24 YEARS ON, SchNEWS REVISITS THE BATTLE OF THE BEANFIELD...

“What I have seen in the last thirty minutes here in this field has been some of the most brutal police treatment of people that I’ve witnessed in my entire career as a journalist. The number of people who have been hit by policemen, who have been clubbed whilst holding babies in their arms in coaches around this field, is yet to be counted. There must surely be an enquiry after what has happened today.” - Ken Sabido ITN journalist. 

Twenty four years have passed since the defining moment of the Thatcher government’s assault on the traveller movement - the Battle of the Beanfield. On June 1st 1985 a convoy of vehicles set off from Savernake Forest in Wiltshire towards Stonehenge, with several hundred travellers on their way to setting up the 14th Stonehenge Free Festival. But this year English Heritage, who laughably were legally considered the owners of the Stonehenge Sarsen circle (built several thousand years before by god knows who), had secured an injunction against trespass naming 83 people. This was considered legal justification enough for a brutal assault on the entire convoy. What followed was a police riot and the largest mass arrest in British history.

As the Convoy made its way to the Stones the road was blocked with tonnes of gravel and it was diverted down a narrow country lane, which was also blocked. Suddenly a group of police officers came forward and started to break vehicle windows with their truncheons. Trapped, the convoy swung into a field, crashing through a hedge.

For the next four hours there was an ugly stalemate. The Convoy started trying to negotiate, offering to abandon the festival and return to Savernake Forest or leave Wiltshire altogether. The police refused to negotiate and told them they could all surrender or face the consequences.
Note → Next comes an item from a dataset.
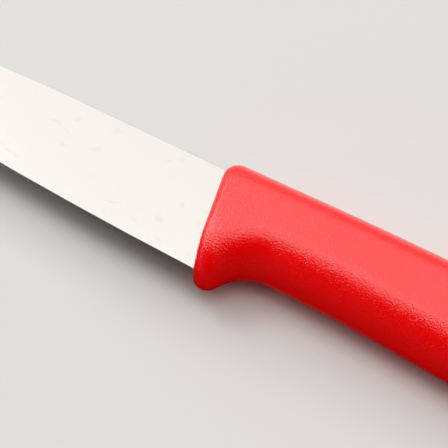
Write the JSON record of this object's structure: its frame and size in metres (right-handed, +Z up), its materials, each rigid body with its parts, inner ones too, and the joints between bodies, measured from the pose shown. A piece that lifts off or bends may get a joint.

At ten past seven the ‘battle’ began. In the next half hour, the police operation “became a chaotic whirl of violence.” Convoy member Phil Shakesby later gave his account of the day:

The police came in [to the grass field] and they were battering people where they stood, smashing homes up where they were, just going wild. Maybe about two-thirds of the vehicles actually started moving and took off, and they chased us into a field of beans. 

By this time there were police everywhere, charging along the side of us, and wherever you went there was a strong police presence. Well, they came in with all kinds of things: fire extinguishers and one thing and another. When they’d done throwing the fire extinguishers at us, they were stoning us with these lumps of flint
.” 

By the end of the day over four hundred were under arrest and dispersed across police stations around the whole of the south of England. Their homes had been destroyed, impounded and in some cases torched.

THE VAN GUARD?

In today’s surveillance society Britain it is seems inconceivable that festivals like the Stonehenge Free Festival ever happened. At their height these gatherings attracted 30,000 people for the solstice celebration - 30,000 people celebrating and getting on with it without any need for the state or its institutions. The festivals themselves were just the highpoint of a year-round lifestyle of living in vehicles. As one traveller said at the time, “The number of people who were living on buses had been doubling every year for four years. It was anarchy in action, and it was seen to be working by so many people that they wanted to be a part of it too.” 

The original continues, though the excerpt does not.